Metamath Proof Explorer

Theorem fvopab3ig

Description: Value of a function given by ordered-pair class abstraction. (Contributed by NM, 23-Oct-1999)

Ref Expression
Hypotheses fvopab3ig.1 
|- ( x = A -> ( ph <-> ps ) )
fvopab3ig.2 
|- ( y = B -> ( ps <-> ch ) )
fvopab3ig.3 
|- ( x e. C -> E* y ph )
fvopab3ig.4 
|- F = { <. x , y >. | ( x e. C /\ ph ) }
Assertion fvopab3ig 
|- ( ( A e. C /\ B e. D ) -> ( ch -> ( F ` A ) = B ) )

Proof

Step Hyp Ref Expression
1 fvopab3ig.1 
 |-  ( x = A -> ( ph <-> ps ) )
2 fvopab3ig.2 
 |-  ( y = B -> ( ps <-> ch ) )
3 fvopab3ig.3 
 |-  ( x e. C -> E* y ph )
4 fvopab3ig.4 
 |-  F = { <. x , y >. | ( x e.

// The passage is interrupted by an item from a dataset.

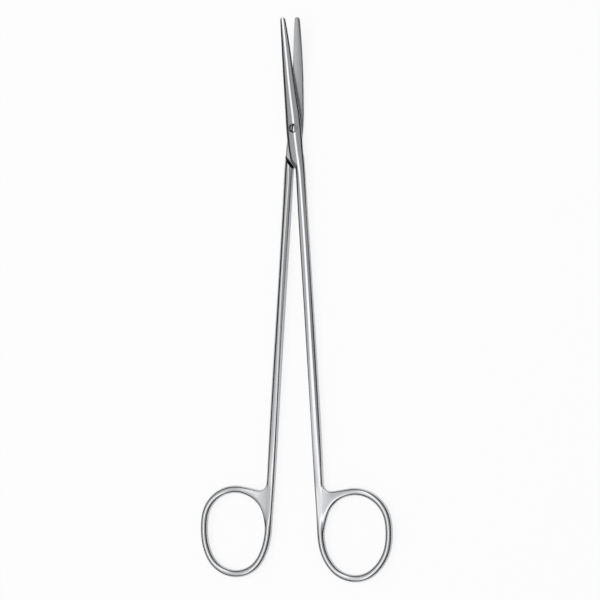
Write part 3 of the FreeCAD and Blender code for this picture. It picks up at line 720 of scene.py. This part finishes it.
def runTree(name, base, tree, settings):
    # puts the tree on the base mesh, sets its named inputs and returns the plain result
    source = bpy.data.objects.new(name + "Source", base)
    bpy.context.scene.collection.objects.link(source)
    modifier = source.modifiers.new("shape", "NODES")
    modifier.node_group = tree
    identifiers = {item.name: item.identifier for item in tree.interface.items_tree
                   if item.item_type == "SOCKET" and item.in_out == "INPUT"}
    for socketName, value in settings.items():
        modifier[identifiers[socketName]] = value
    bpy.context.view_layer.update()
    graph = bpy.context.evaluated_depsgraph_get()
    data = bpy.data.meshes.new_from_object(source.evaluated_get(graph))
    bpy.data.objects.remove(source)
    data.name = name
    return data


def layDown(data, turn):
    # opens the piece about the pivot and sets it at its height, in metres
    data.transform(Matrix.Translation((0, 0, jointShape["middleHeight"] * millimetre))
                   @ Matrix.Rotation(math.radians(turn), 4, "Z") @ Matrix.Scale(millimetre, 4))


def sharpen(data, angle):
    # edges steeper than the angle stay crisp, all others shade smoothly
    mesh = bmesh.new()
    mesh.from_mesh(data)
    for face in mesh.faces:
        face.smooth = True
    for edge in mesh.edges:
        edge.smooth = len(edge.link_faces) == 2 and edge.calc_face_angle(0) < math.radians(angle)
    mesh.to_mesh(data)
    mesh.free()


def addPiece(name, data, body, node):
    piece = bpy.data.objects.new(name, data)
    bpy.context.scene.collection.objects.link(piece)
    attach(piece, body)
    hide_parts(node)


forgedHalf = halfTree()
for half, sign in (("upper", 1), ("lower", -1)):
    halfMesh = runTree(half + "Half", halfCage(half, sign), forgedHalf, {
        "Smoothing": 3,
        "Flat Radius": jointShape["flatRadius"],
        "Bend Angle": jointShape["bendAngle"],
        "Curve Radius": jointShape["curveRadius"],
        "Bore Radius": jointShape["boreRadius"],
        "Seat Radius": jointShape["seatRadius"] if half == "upper" else jointShape["boreRadius"],
        "Seat Height": jointShape["seatHeight"],
        "Outer Finish": satinSteel,
        "Inner Finish": innerFaceSteel,
        "Groove Shade Finish": grooveShadeSteel,
    })
    layDown(halfMesh, sign * jointShape["opening"] / 2)
    sharpen(halfMesh, sectionShape["crispAngle"])
    addPiece(half + "Half", halfMesh, half, half + "_half")
    print(half, "half forged,", len(halfMesh.polygons), "faces")


# Pivot screw, turned on a lathe and slotted

screwShape = {
    "shaft": 1.1,              # radius
    "head": 1.65,              # radius
    "seat": 1.3,               # heights over the middle plane: under the head, its top and the foot
    "rise": 2.45,
    "foot": -2.3,
    "footChamfer": 0.08,
    "headChamfer": 0.06,       # under the head
    "edge": 0.1,               # rounding of the head's rim
    "edgeSteps": 6,
    "dome": 0.62,              # its top rises by this
    "domeSteps": 10,
    "slotWidth": 0.52,
    "slotLength": 4.0,
    "slotDepth": 0.6,
    "slotTurn": 84,            # degrees
    "facets": 96,
    "crispAngle": 35,          # degrees; steeper edges stay crisp
    "turnedWave": 0.15,        # mm; the lathe's rings are 2 pi times this far apart
}


def screwProfile():
    # half outline of the screw: distance from the axis, height
    s = screwShape
    places = [(0, s["foot"]), (s["shaft"] - s["footChamfer"], s["foot"]),
              (s["shaft"], s["foot"] + s["footChamfer"]), (s["shaft"], s["seat"]),
              (s["head"] - s["headChamfer"], s["seat"]), (s["head"], s["seat"] + s["headChamfer"])]
    crown = s["rise"] - s["dome"]
    for step in range(s["edgeSteps"] + 1):
        turn = math.radians(90 * step / s["edgeSteps"])
        places.append((s["head"] - s["edge"] * (1 - math.cos(turn)),
                       crown - s["edge"] * (1 - math.sin(turn))))
    flat = s["head"] - s["edge"]
    for step in range(s["domeSteps"] - 1, -1, -1):
        share = step / s["domeSteps"]
        places.append((flat * share, crown + s["dome"] * (1 - share ** 2)))
    data = bpy.data.meshes.new("screwProfile")
    places.reverse()
    data.from_pydata([(x, -z, 0) for x, z in places],  # the sweep turns the outline over
                     [(i, i + 1) for i in range(len(places) - 1)], [])
    return data


def screwTree():
    tree, given = newTree("turnedScrew", (
        ("Facets", "Int"), ("Slot Size", "Vector"), ("Slot Height", "Float"), ("Slot Turn", "Float"),
        ("Finish", "Material"), ("Slot Shade Finish", "Material")))
    sockets = given.outputs
    outline = addNode(tree, "GeometryNodeMeshToCurve", None, None, {"Mesh": sockets["Geometry"]})
    axis = addNode(tree, "GeometryNodeCurvePrimitiveCircle", {"mode": "RADIUS"}, {"Radius": 0.00001},
                   {"Resolution": sockets["Facets"]})
    turned = addNode(tree, "GeometryNodeCurveToMesh", None, None,
                     {"Curve": axis.outputs["Curve"], "Profile Curve": outline.outputs["Curve"]})
    closed = addNode(tree, "GeometryNodeMergeByDistance", None, {"Distance": 0.001},
                     {"Geometry": turned.outputs["Mesh"]})
    saw = addNode(tree, "GeometryNodeMeshCube", None, None, {"Size": sockets["Slot Size"]})
    height = addNode(tree, "ShaderNodeCombineXYZ", None, None, {"Z": sockets["Slot Height"]})
    turn = addNode(tree, "ShaderNodeCombineXYZ", None, None,
                   {"Z": calculate(tree, "RADIANS", sockets["Slot Turn"])})
    marked = addNode(tree, "GeometryNodeStoreNamedAttribute", {"data_type": "INT", "domain": "FACE"},
                     {"Name": "sawn", "Value": 1}, {"Geometry": saw.outputs["Mesh"]})
    sawn = addNode(tree, "GeometryNodeTransform", None, None,
                   {"Geometry": marked.outputs[0], "Translation": height.outputs[0],
                    "Rotation": turn.outputs[0]})
    slotted = addNode(tree, "GeometryNodeMeshBoolean", {"operation": "DIFFERENCE", "solver": "EXACT"},
                      None, {"Mesh 1": closed.outputs[0], "Mesh 2": sawn.outputs[0]})
    inSlot = addNode(tree, "GeometryNodeInputNamedAttribute", {"data_type": "INT"}, {"Name": "sawn"})
    isSawn = addNode(tree, "FunctionNodeCompare", {"data_type": "INT", "operation": "EQUAL"}, {"B": 1},
                     {"A": inSlot.outputs["Attribute"]})
    real = addNode(tree, "GeometryNodeRealizeInstances", None, None, {"Geometry": slotted.outputs["Mesh"]})
    head = addNode(tree, "GeometryNodeSetMaterial", None, None,
                   {"Geometry": real.outputs[0], "Material": sockets["Finish"]})
    # the slot's faces get the dark steel: painted shade
    finished = addNode(tree, "GeometryNodeSetMaterial", None, None,
                       {"Geometry": head.outputs[0], "Material": sockets["Slot Shade Finish"],
                        "Selection": isSawn.outputs["Result"]})
    addNode(tree, "NodeGroupOutput", None, None, {"Geometry": finished.outputs[0]})
    return tree


def turnedSteel(name, smoothest, roughest, colour):
    # Stainless steel off the lathe: fine rings about the axis, brighter than the ground halves
    material, tree = newMaterial(name)
    place = addNode(tree, "ShaderNodeTexCoord")
    rings = addNode(tree, "ShaderNodeTexWave", {"wave_type": "RINGS", "rings_direction": "Z"},
                    {"Scale": 1 / (screwShape["turnedWave"] * millimetre) / 20,
                     "Distortion": 0.4, "Detail": 2.0},
                    {"Vector": place.outputs["Object"]})
    rough = addNode(tree, "ShaderNodeMapRange", None, {"To Min": smoothest, "To Max": roughest},
                    {"Value": rings.outputs["Fac"]})
    bump = addNode(tree, "ShaderNodeBump", None, {"Strength": 0.5, "Distance": 0.002 * millimetre},
                   {"Height": rings.outputs["Fac"]})
    steel = addNode(tree, "ShaderNodeBsdfPrincipled", None,
                    {"Metallic": 1.0, "Base Color": linearColour(colour)},
                    {"Roughness": rough.outputs["Result"], "Normal": bump.outputs["Normal"]})
    addNode(tree, "ShaderNodeOutputMaterial", None, None, {"Surface": steel.outputs["BSDF"]})
    return material


screwMesh = runTree("pivotScrew", screwProfile(), screwTree(), {
    "Facets": screwShape["facets"],
    "Slot Size": (screwShape["slotLength"], screwShape["slotWidth"], 2 * screwShape["slotDepth"]),
    "Slot Height": screwShape["rise"],
    "Slot Turn": screwShape["slotTurn"],
    "Finish": turnedSteel("turnedScrewSteel", 0.12, 0.22, "#D4D5D7"),
    "Slot Shade Finish": turnedSteel("slotShadeSteel", 0.5, 0.6, "#242527"),  # painted shade in the slot; dull from the saw
})
layDown(screwMesh, -jointShape["opening"] / 2)
sharpen(screwMesh, screwShape["crispAngle"])
addPiece("pivotScrew", screwMesh, "lower", "pivot_screw")
print("screw turned,", len(screwMesh.polygons), "faces")


# Floor, light and camera

studio = {
    "floorHalf": 3.0,
    "lampCentre": (-0.26, 0.05, 1.2),
    "lampSize": (1.3, 1.25),
    "lampRadiance": 1.75,
    "ambient": 0.55,
    "tentRadius": 2.5,
    "stripRadiance": 1.7,
    "across": ((-90, 0.02), (-66, 0.03), (-60, 0.1), (-54, 0.25), (-47, 0.33), (-36, 0.36), (-26, 0.4),
               (-20, 0.5), (-15, 0.75), (-12, 1.0), (0, 1.0), (6, 0.55), (14, 0.33), (30, 0.25),
               (42, 0.2), (50, 0.12), (56, 0.03), (90, 0.02)),
    "along": ((-90, 0.1), (-72, 0.12), (-60, 0.3), (-45, 0.8), (-30, 1.0), (40, 1.0), (50, 0.7),
              (60, 0.3), (70, 0.12), (90, 0.1)),
    "floorSeen": 0.86,     # share of plain white that the camera sees in the floor
    "floorMirrored": 0.15,  # the same in the steel, which mirrors the floor's shade too
}


def paleFloor():
    # matt white paper; the camera sees it lifted to the photo's white, and reflections a little
    material, tree = newMaterial("whitePaper")
    paper = addNode(tree, "ShaderNodeBsdfDiffuse", None, {"Color": linearColour("#F2F2F2")})
    glow = addNode(tree, "ShaderNodeEmission", None, {"Color": linearColour("#FFFFFF"), "Strength": 1.0})
    rays = addNode(tree, "ShaderNodeLightPath")
    bounced = calculate(tree, "MAXIMUM", rays.outputs["Is Glossy Ray"], rays.outputs["Is Transmission Ray"])
    share = calculate(tree, "MAXIMUM",
                      calculate(tree, "MULTIPLY", rays.outputs["Is Camera Ray"], studio["floorSeen"]),
                      calculate(tree, "MULTIPLY", bounced, studio["floorMirrored"]))
    lifted = addNode(tree, "ShaderNodeMixShader", None, None, {"Fac": share})
    tree.links.new(paper.outputs[0], lifted.inputs[1])
    tree.links.new(glow.outputs[0], lifted.inputs[2])
    addNode(tree, "ShaderNodeOutputMaterial", None, None, {"Surface": lifted.outputs[0]})
    return material


def greyRamp(tree, angle, levels):
    # brightness by an angle in degrees, from -90 to 90
    place = calculate(tree, "ADD", calculate(tree, "DIVIDE", angle, math.pi), 0.5)
    ramp = addNode(tree, "ShaderNodeValToRGB", None, None, {"Fac": place})
    elements = ramp.color_ramp.elements
    for i, (degrees, level) in enumerate(levels):
        position = (degrees + 90) / 180
        element = elements[i] if i < 2 else elements.new(position)
        element.position = position
        element.color = (level, level, level, 1)
    return ramp.outputs["Color"]


def tentCloth():
    # what the steel mirrors: one long bright strip overhead, grey cloth beside it, dark low down
    material, tree = newMaterial("greyTentCloth")
    place = addNode(tree, "ShaderNodeTexCoord")
    axes = addNode(tree, "ShaderNodeSeparateXYZ", None, None, {"Vector": place.outputs["Object"]})
    x, y, z = (axes.outputs[name] for name in "XYZ")
    across = greyRamp(tree, calculate(tree, "ARCTAN2", x, z), studio["across"])
    along = greyRamp(tree, calculate(tree, "ARCTAN2", y, z), studio["along"])
    both = addNode(tree, "ShaderNodeVectorMath", {"operation": "MULTIPLY"})
    tree.links.new(across, both.inputs[0])
    tree.links.new(along, both.inputs[1])
    glow = addNode(tree, "ShaderNodeEmission", None, {"Strength": studio["stripRadiance"]},
                   {"Color": both.outputs["Vector"]})
    addNode(tree, "ShaderNodeOutputMaterial", None, None, {"Surface": glow.outputs[0]})
    return material


def addStage(name, data, material):
    prop = bpy.data.objects.new(name, data)
    bpy.context.scene.collection.objects.link(prop)
    data.materials.append(material)
    return prop


reach = studio["floorHalf"]
floorMesh = bpy.data.meshes.new("floor")
floorMesh.from_pydata([(-reach, -reach, 0), (reach, -reach, 0), (reach, reach, 0), (-reach, reach, 0)], [],
                      [(0, 1, 2, 3)])
addStage("floor", floorMesh, paleFloor())

tentMesh = bpy.data.meshes.new("lightTent")
dome = bmesh.new()
bmesh.ops.create_uvsphere(dome, u_segments=64, v_segments=32, radius=studio["tentRadius"])
bmesh.ops.bisect_plane(dome, geom=dome.verts[:] + dome.edges[:] + dome.faces[:], plane_co=(0, 0, 0),
                       plane_no=(0, 0, 1), clear_inner=True)
dome.to_mesh(tentMesh)
dome.free()
tent = addStage("lightTent", tentMesh, tentCloth())
tent.visible_camera = False
tent.visible_diffuse = False
tent.visible_shadow = False
tent.visible_transmission = False

lampData = bpy.data.lights.new("softbox", "AREA")
lampData.shape = "RECTANGLE"
lampData.size, lampData.size_y = studio["lampSize"]
lampData.energy = studio["lampRadiance"] * math.pi * lampData.size * lampData.size_y
lamp = bpy.data.objects.new("softbox", lampData)
lamp.location = studio["lampCentre"]
lamp.visible_camera = False
lamp.visible_glossy = False  # the tent has the strip that the steel mirrors
bpy.context.scene.collection.objects.link(lamp)

world = bpy.data.worlds.new("studio")
bpy.context.scene.world = world
world.use_nodes = True
air = world.node_tree
air.nodes.clear()
rays = addNode(air, "ShaderNodeLightPath")
bounced = calculate(air, "MAXIMUM", rays.outputs["Is Glossy Ray"], rays.outputs["Is Transmission Ray"])
seen = calculate(air, "MAXIMUM", rays.outputs["Is Camera Ray"], bounced)
level = calculate(air, "ADD", calculate(air, "MULTIPLY", seen, 1 - studio["ambient"]), studio["ambient"])
sky = addNode(air, "ShaderNodeBackground", None, {"Color": (1, 1, 1, 1)}, {"Strength": level})
addNode(air, "ShaderNodeOutputWorld", None, None, {"Surface": sky.outputs[0]})

view = {
    "target": (0.00199, -0.0606, 0.0023),
    "lean": 20,            # degrees from square, towards +X
    "distance": 0.9,
    "field": 0.212,        # metres across the picture at the target
    "sensor": 36.0,
}
cameraData = bpy.data.cameras.new("camera")
cameraData.sensor_width = view["sensor"]
cameraData.lens = view["sensor"] * view["distance"] / view["field"]
camera = bpy.data.objects.new("camera", cameraData)
lean = math.radians(view["lean"])
target = Vector(view["target"])
camera.location = target + Vector((math.sin(lean), 0, math.cos(lean))) * view["distance"]
camera.rotation_euler = (0, lean, 0)
bpy.context.scene.collection.objects.link(camera)
bpy.context.scene.camera = camera
bpy.context.scene.view_settings.view_transform = "Standard"
print("floor, light and camera set")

C /\ ph ) }
5 eleq1 
 |-  ( x = A -> ( x e. C <-> A e. C ) )
6 5 1 anbi12d 
 |-  ( x = A -> ( ( x e. C /\ ph ) <-> ( A e. C /\ ps ) ) )
7 2 anbi2d 
 |-  ( y = B -> ( ( A e. C /\ ps ) <-> ( A e. C /\ ch ) ) )
8 6 7 opelopabg 
 |-  ( ( A e. C /\ B e. D ) -> ( <. A , B >. e. { <. x , y >. | ( x e. C /\ ph ) } <-> ( A e. C /\ ch ) ) )
9 8 biimpar 
 |-  ( ( ( A e. C /\ B e. D ) /\ ( A e. C /\ ch ) ) -> <. A , B >. e. { <. x , y >. | ( x e. C /\ ph ) } )
10 9 exp43 
 |-  ( A e. C -> ( B e. D -> ( A e. C -> ( ch -> <. A , B >. e. { <. x , y >. | ( x e. C /\ ph ) } ) ) ) )
11 10 pm2.43a 
 |-  ( A e. C -> ( B e. D -> ( ch -> <. A , B >. e. { <. x , y >. | ( x e. C /\ ph ) } ) ) )
12 11 imp 
 |-  ( ( A e. C /\ B e. D ) -> ( ch -> <. A , B >. e. { <. x , y >. | ( x e. C /\ ph ) } ) )
13 4 fveq1i 
 |-  ( F ` A ) = ( { <. x , y >. | ( x e. C /\ ph ) } ` A )
14 funopab 
 |-  ( Fun { <. x , y >. | ( x e. C /\ ph ) } <-> A. x E* y ( x e. C /\ ph ) )
15 moanimv 
 |-  ( E* y ( x e. C /\ ph ) <-> ( x e. C -> E* y ph ) )
16 3 15 mpbir 
 |-  E* y ( x e. C /\ ph )
17 14 16 mpgbir 
 |-  Fun { <. x , y >. | ( x e. C /\ ph ) }
18 funopfv 
 |-  ( Fun { <. x , y >. | ( x e. C /\ ph ) } -> ( <. A , B >. e. { <. x , y >. | ( x e. C /\ ph ) } -> ( { <. x , y >. | ( x e. C /\ ph ) } ` A ) = B ) )
19 17 18 ax-mp 
 |-  ( <. A , B >. e. { <. x , y >. | ( x e. C /\ ph ) } -> ( { <. x , y >. | ( x e. C /\ ph ) } ` A ) = B )
20 13 19 eqtrid 
 |-  ( <. A , B >. e. { <. x , y >. | ( x e. C /\ ph ) } -> ( F ` A ) = B )
21 12 20 syl6 
 |-  ( ( A e. C /\ B e. D ) -> ( ch -> ( F ` A ) = B ) )